Pour repousser ces limites et augmenter les possibilités d'analyse de corpus, les technologies sémantiques-linguistiques passent du mot à la phrase. Comment ? En construisant avant la phase d'analyse, des ontologies, en quelque sorte des référentiels complexes facilitant le travail d'analyse et permettant à un ordinateur de reconnaître des valeurs données à des mots, des termes, des expressions, de noms propres, etc. Les technologies sémantiques-linguistiques apportent une grande précision. Nécessitant de lire une grande partie d'un corpus pour ensuite construire l'ontologie, puis passer à la phase d'analyse, les technologies sémantiques-linguistiques vont s'avérer adaptées à des corpus au contenu stable, connus à l'avance. Avec un travail préparatoire notamment de lemmatisation par des experts en linguistique, un ordinateur est capable de restituer la longueur du Nil bien plus rapidement qu'un être humain qui devrait aller chercher l'information si sa mémoire lui fait défaut. Faites le test dans votre moteur de recherche préféré, et comparez le résultat avec d'autres moteurs de recherche. Vous aurez une idée de la puissance d'indexation des différents moteurs.

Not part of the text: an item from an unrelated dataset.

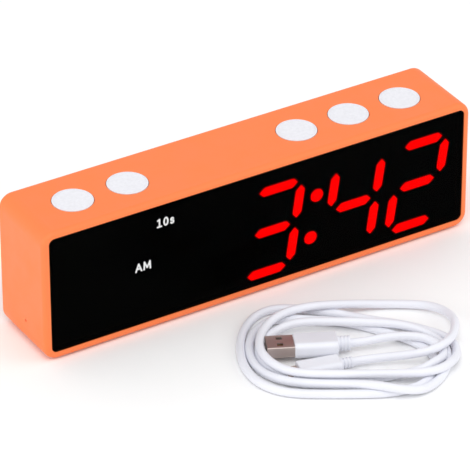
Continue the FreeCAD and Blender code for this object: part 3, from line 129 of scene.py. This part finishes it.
MIDDLE_TURN = [
    (66.3, -45.8, 1.75), (62.3, -40.7, 1.75), (57, -36.5, 1.75), (51, -33, 1.75), (44, -29.2, 1.75),
    (37, -25.8, 1.75), (29, -23.8, 1.75), (20, -22.8, 1.75), (11, -22, 1.75), (4, -22.9, 1.75),
    (-0.8, -27, 1.75), (-3.8, -33, 1.75), (-5.3, -39.5, 1.75), (-5.4, -46, 1.75), (-4.3, -52, 1.75),
    (-1.9, -57.7, 1.75), (2, -62.5, 1.9), (7, -66.5, 2.5), (13.5, -69.2, 2.9), (22, -70.3, 3.0),
    (31, -70.6, 3.0), (39, -72.4, 4.3), (45.5, -75.1, 5.5), (52, -76.8, 5.2), (57.5, -76, 3.9),
    (62.8, -73.4, 2.4), (67.3, -68.5, 1.8), (71, -62, 1.75), (73.2, -54.5, 1.75),
]
INNER_TURN = [
    (73.5, -47, 1.75), (71.8, -40.5, 1.9), (67.5, -36, 2.8), (61, -33.3, 4.6), (54, -31.3, 5.25),
    (45, -30, 5.25), (36, -29.5, 5.25), (27, -29.3, 5.25), (18, -29.2, 5.25), (11, -29.8, 4.4),
    (5, -32.6, 2.8), (0.4, -37, 1.8), (-1.6, -42.5, 1.75), (-1.6, -48.5, 1.75), (0.4, -54.5, 1.75),
    (5, -59.8, 1.75), (10.5, -64, 1.75), (18, -66.6, 1.75), (30, -67, 1.75), (40, -66.2, 1.75),
    (46, -64.3, 1.75), (52, -62.6, 1.9), (58, -62.2, 2.8), (63.2, -61.4, 4.2), (68, -58.2, 5.45),
]
TO_USB_A_PLUG = [
    (70.9, -54.2, 4.7), (71.5, -49.9, 4.2), (70.5, -46, 4.2), (67.9, -43.2, 4.5), (64.6, -41.4, 5.2),
    (61, -40.5, 5.4), (56, -39.9, 5.4), (50.5, -40.4, 5.3), (45, -41.6, 5.0), (39.6, -42.9, 4.5),
    (34.6, -43.4, 4.35),
]
LEAD_LINE = FROM_SMALL_PLUG + UPPER_TURN + OUTER_TURN + MIDDLE_TURN + INNER_TURN + TO_USB_A_PLUG


def in_row_frame(u, v, height):
    """A point of the lead's own frame, in metres in the row frame."""
    flat = Matrix.Rotation(LEAD_TURN, 3, "Z") @ Vector((u, v, height)) * MM
    return flat + Vector((0, case_front, 0))


def make_lead():
    """The whole cord between the two plugs, as one smooth line."""
    curve = bpy.data.curves.new("lead_cord", "CURVE")
    curve.dimensions = "3D"
    curve.bevel_depth = 1.0  # multiplied by each point's radius
    curve.bevel_resolution = CORD_ROUNDNESS
    curve.resolution_u = CORD_STEPS
    spline = curve.splines.new("NURBS")
    spline.points.add(len(LEAD_LINE) - 1)
    for point, place in zip(spline.points, LEAD_LINE):
        point.co = (*in_row_frame(*place), 1.0)
        point.radius = CORD_DIAMETER / 2
    spline.order_u = CORD_SPLINE_ORDER
    spline.use_endpoint_u = True
    lead = bpy.data.objects.new("lead_cord", curve)
    bpy.context.scene.collection.objects.link(lead)
    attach(lead, "lead")
    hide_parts("lead_coil", "lead_tail_usb_a", "lead_tail_small_plug")
    return lead


lead = make_lead()


# ---------------------------------------------------------------- materials

NOISE_LOW, NOISE_HIGH = 0.3, 0.7  # nearly all of a noise's values lie between these
FINE_DETAIL, BROAD_DETAIL = 4.0, 2.0
MIX_VALUE, MIX_FIRST, MIX_SECOND, MIX_RESULT = 0, 6, 7, 2  # a colour mix's sockets have the same names


def grey(value):
    """A grey of the renderer's own scale, from 0 to 1."""
    return (value, value, value, 1.0)


def linear(red, green, blue):
    """A colour given in 0 to 255 as seen on screen, as the renderer's own values."""
    def channel(c):
        c = c / 255
        return c / 12.92 if c <= 0.04045 else ((c + 0.055) / 1.055) ** 2.4
    return (channel(red), channel(green), channel(blue), 1.0)


def new_material(name):
    """A material with its node tree, its shader and the object's own coordinates."""
    material = bpy.data.materials.new(name)
    material.use_nodes = True
    tree = material.node_tree
    shader = tree.nodes["Principled BSDF"]
    place = tree.nodes.new("ShaderNodeTexCoord")
    return material, tree, shader, place.outputs["Object"]


def noise(tree, place, scale, detail, stretch=None):
    """A noise of the given scale per metre, drawn out along the axes whose stretch is under 1."""
    texture = tree.nodes.new("ShaderNodeTexNoise")
    texture.inputs["Scale"].default_value = scale
    texture.inputs["Detail"].default_value = detail
    if stretch is not None:
        mapping = tree.nodes.new("ShaderNodeMapping")
        mapping.inputs["Scale"].default_value = stretch
        tree.links.new(place, mapping.inputs["Vector"])
        place = mapping.outputs["Vector"]
    tree.links.new(place, texture.inputs["Vector"])
    return texture.outputs["Fac"]


def spread(tree, value, low, high):
    """Spreads a noise over the range from low to high."""
    mapping = tree.nodes.new("ShaderNodeMapRange")
    mapping.inputs["From Min"].default_value = NOISE_LOW
    mapping.inputs["From Max"].default_value = NOISE_HIGH
    mapping.inputs["To Min"].default_value = low
    mapping.inputs["To Max"].default_value = high
    tree.links.new(value, mapping.inputs["Value"])
    return mapping.outputs["Result"]


def tint(tree, value, first, second):
    """Mixes two colours by a value."""
    mix = tree.nodes.new("ShaderNodeMix")
    mix.data_type = "RGBA"
    mix.inputs[MIX_FIRST].default_value = first
    mix.inputs[MIX_SECOND].default_value = second
    tree.links.new(value, mix.inputs[MIX_VALUE])
    return mix.outputs[MIX_RESULT]


def bump(tree, value, strength, depth):
    """A normal raised by a value, at most as deep as depth."""
    node = tree.nodes.new("ShaderNodeBump")
    node.inputs["Strength"].default_value = strength
    node.inputs["Distance"].default_value = depth
    tree.links.new(value, node.inputs["Height"])
    return node.outputs["Normal"]


def darker(colour, factor):
    """A colour dimmed by a factor below 1."""
    return tuple(c * factor for c in colour[:3]) + (1.0,)


def moulded(name, colour, roughness=0.5, spread_of=0.08, grain=2600.0, strength=0.25, shade=0.94,
            specular=0.5, metallic=0.0, stretch=None, depth=0.00004, patches=90.0):
    """Moulded or rolled surface: fine grain in the bump, patchy roughness and a slight shade change."""
    material, tree, shader, place = new_material(name)
    fine = noise(tree, place, grain, FINE_DETAIL, stretch)
    broad = noise(tree, place, patches, BROAD_DETAIL, stretch)
    shader.inputs["Metallic"].default_value = metallic
    shader.inputs["Specular IOR Level"].default_value = specular
    tree.links.new(tint(tree, spread(tree, broad, 0.0, 1.0), darker(colour, shade), colour),
                   shader.inputs["Base Color"])
    tree.links.new(spread(tree, broad, roughness - spread_of, roughness + spread_of),
                   shader.inputs["Roughness"])
    tree.links.new(bump(tree, fine, strength, depth), shader.inputs["Normal"])
    return material


def glowing(name, colour, unlit_colour, strength, mottling=0.03, grain=3000.0, roughness=0.6,
            bump_strength=0.1, depth=0.00002):
    """Light diffuser: emits evenly, with a faint mottle from the particles in the plastic."""
    material, tree, shader, place = new_material(name)
    mottle = noise(tree, place, grain, BROAD_DETAIL)
    shader.inputs["Base Color"].default_value = unlit_colour
    shader.inputs["Roughness"].default_value = roughness
    shader.inputs["Specular IOR Level"].default_value = 0.0
    shader.inputs["Emission Color"].default_value = colour
    tree.links.new(spread(tree, mottle, strength * (1 - mottling), strength * (1 + mottling)),
                   shader.inputs["Emission Strength"])
    tree.links.new(bump(tree, mottle, bump_strength, depth), shader.inputs["Normal"])
    return material


def smoked_lens(cover=0.8, shine=0.015, roughness=(0.05, 0.12), marks_scale=700.0, marks_detail=5.0,
                marks_stretch=(0.15, 1.0, 1.0), bump_strength=0.02, depth=0.00001):
    """Black see-through panel with hardly any shine and faint polishing marks; each of its two faces
    holds back the share of light that cover gives."""
    material, tree, shader, place = new_material("lens_black")
    marks = noise(tree, place, marks_scale, marks_detail, marks_stretch)
    shader.inputs["Base Color"].default_value = grey(0.0)
    shader.inputs["Alpha"].default_value = cover
    shader.inputs["Specular IOR Level"].default_value = shine
    tree.links.new(spread(tree, marks, *roughness), shader.inputs["Roughness"])
    tree.links.new(bump(tree, marks, bump_strength, depth), shader.inputs["Normal"])
    material.surface_render_method = "BLENDED"
    return material


RED_LIGHT = (1.0, 0.0, 0.0, 1.0)
RED_PLASTIC = (0.02, 0.0, 0.0, 1.0)
ORANGE = linear(253, 128, 66)
WHITE_CAP = linear(236, 236, 242)
CORD_WHITE = linear(237, 238, 246)

orange = moulded("case_orange", ORANGE, roughness=0.5, grain=2200.0, strength=0.22, shade=0.97)
cap_white = moulded("cap_white", WHITE_CAP, roughness=0.42, grain=1400.0, strength=0.5, shade=0.93,
                    depth=0.0002, patches=800.0)
cord_white = moulded("cord_white", CORD_WHITE, roughness=0.46, grain=1800.0, strength=0.3, shade=0.96)
grip_white = moulded("grip_white", darker(CORD_WHITE, 0.97), roughness=0.4, grain=2400.0, strength=0.2,
                     shade=0.97)
black_plastic = moulded("frame_black", grey(0.001), roughness=0.8, specular=0.05)
foam = moulded("gasket_foam", grey(0.004), roughness=0.9, grain=4000.0, strength=0.5)
lens = smoked_lens()
# These are seen through the dark lens, so they are far brighter than they look.
lit_red = glowing("segment_lit", RED_LIGHT, RED_PLASTIC, strength=26.0)
label_white = glowing("label_white", grey(1.0), grey(1.0), strength=20.0)
unlit = moulded("segment_unlit", (0.0012, 0.0008, 0.0008, 1.0), roughness=0.7, specular=0.05)
board = moulded("board_green", linear(24, 92, 52), roughness=0.4, grain=900.0, strength=0.15, shade=0.8)
chip_black = moulded("chip_black", linear(32, 32, 34), roughness=0.6, strength=0.3)
led = moulded("led_body", linear(236, 228, 200), roughness=0.35)
steel = moulded("screw_steel", linear(176, 176, 180), roughness=0.32, metallic=1.0, grain=1500.0,
                stretch=(1.0, 1.0, 0.2), strength=0.15, shade=0.85)
plug_metal = moulded("plug_metal", linear(206, 190, 184), roughness=0.46, metallic=0.8, grain=1600.0,
                     stretch=(0.2, 1.0, 1.0), strength=0.12, shade=0.8)
contact = moulded("contact_gold", linear(214, 170, 84), roughness=0.25, metallic=1.0, strength=0.08)
insert = moulded("plug_insert", linear(225, 225, 228), roughness=0.45)
wrap = moulded("cell_wrap", linear(38, 92, 168), roughness=0.3, grain=500.0, strength=0.2, shade=0.85)
inner = moulded("inner_plastic", linear(70, 70, 73), roughness=0.55)
wire = moulded("wire_red", linear(186, 36, 30), roughness=0.4)
rubber = moulded("rubber_black", linear(34, 34, 36), roughness=0.85, grain=3500.0, strength=0.5, shade=0.8)
ribbon = moulded("ribbon_grey", linear(150, 152, 156), roughness=0.45)

FINISH = {
    "case_shell": orange, "rear_cover": orange, "front_lens": lens, "lens_gasket": foam,
    "display_frame": black_plastic, "am_indicator": label_white, "ten_second_indicator": label_white,
    "hour_ones_lit": lit_red, "minute_tens_lit": lit_red, "minute_ones_lit": lit_red,
    "colon_dots": lit_red, "hour_tens_unlit": unlit, "hour_ones_unlit": unlit,
    "minute_tens_unlit": unlit, "minute_ones_unlit": unlit, "display_board": board, "main_board": board,
    "button_board": board, "mcu_chip": chip_black, "driver_chip": chip_black, "buzzer": chip_black,
    "switch_housings": chip_black, "display_header": chip_black, "usb_port_tongue": chip_black,
    "display_leds": led, "board_sockets": led, "display_screws": steel, "main_board_screws": steel,
    "button_board_screws": steel, "rear_cover_screws": steel, "usb_port_shell": steel,
    "microphone": steel, "usb_a_shell": plug_metal, "small_plug_shell": plug_metal,
    "usb_a_contacts": contact, "usb_a_tongue": insert, "small_plug_tongue": insert,
    "usb_a_grip": grip_white, "small_plug_grip": grip_white, "battery_cell": wrap,
    "battery_cradle": inner, "battery_leads": wire, "microphone_leads": wire, "rubber_feet": rubber,
    "microphone_boot": rubber, "button_ribbon": ribbon,
}
for number in range(1, 6):
    FINISH[f"button_cap_{number}"] = cap_white
    FINISH[f"switch_plunger_{number}"] = inner
for name, material in FINISH.items():
    for material_slot in nodes[name].material_slots:
        material_slot.material = material
lead.data.materials.append(cord_white)


# ---------------------------------------------------------------- floor and light

FLOOR_HALF_WIDTH = 3.0
FLOOR_DROP = 0.0002  # just under the table level, so that nothing lies in the floor's own plane
LIGHTS = [  # name, place, diameter, watts
    ("key", (-0.5, -0.9, 1.5), 1.0, 8.4),
    ("fill", (1.1, -0.9, 0.9), 1.0, 3.0),
    ("side", (-1.5, 0.1, 0.5), 0.8, 4.0),
]
WORLD_STRENGTH = 0.8


def make_floor():
    mesh = bpy.data.meshes.new("floor")
    half = FLOOR_HALF_WIDTH
    mesh.from_pydata([(-half, -half, 0), (half, -half, 0), (half, half, 0), (-half, half, 0)], [],
                     [(0, 1, 2, 3)])
    floor = bpy.data.objects.new("floor", mesh)
    floor.location.z = -FLOOR_DROP
    bpy.context.scene.collection.objects.link(floor)
    mesh.materials.append(moulded("floor_white", grey(0.985), roughness=0.9, grain=60.0,
                                  strength=0.02, shade=0.995, specular=0.1))


def make_light(name, place, aim, diameter, watts):
    data = bpy.data.lights.new(name, "AREA")
    data.shape = "DISK"
    data.size = diameter
    data.energy = watts
    light = bpy.data.objects.new(name, data)
    light.matrix_world = looking(Vector(place), aim)
    bpy.context.scene.collection.objects.link(light)


def make_world():
    world = bpy.data.worlds.new("studio")
    bpy.context.scene.world = world
    world.use_nodes = True
    background = world.node_tree.nodes["Background"]
    background.inputs["Color"].default_value = grey(1.0)
    background.inputs["Strength"].default_value = WORLD_STRENGTH


make_floor()
middle = (cad_box[0] + cad_box[1]) / 2
for name, place, diameter, watts in LIGHTS:
    make_light(name, place, middle, diameter, watts)
make_world()
bpy.context.scene.view_settings.view_transform = "Standard"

Ces technologies basées sur l'analyse syntaxique, la lemmatisation et le contrôle de la position des mots au sein d'une phrase sont, relativement coûteux en terme de consommation de ressources. Aussi lorsque l'on en vient à parler de « Big Data » les performances en terme de temps et de capacité de traitement deviennent rapidement une limite.
Une limite peut-être à prendre en compte dans la sémantique-linguistique, en passant du mot à la phrase, il subsiste une ambiguïté possible dans l'analyse de corpus ainsi préparés. Une phrase sortie de son contexte peut vouloir dire le contraire du même contexte. C'est un jeu auquel se prêtent les journalistes et les hommes politiques par exemple. « Ca n'est pas le sens de mon discours… », « Oui pourtant vous l'avez dit… ».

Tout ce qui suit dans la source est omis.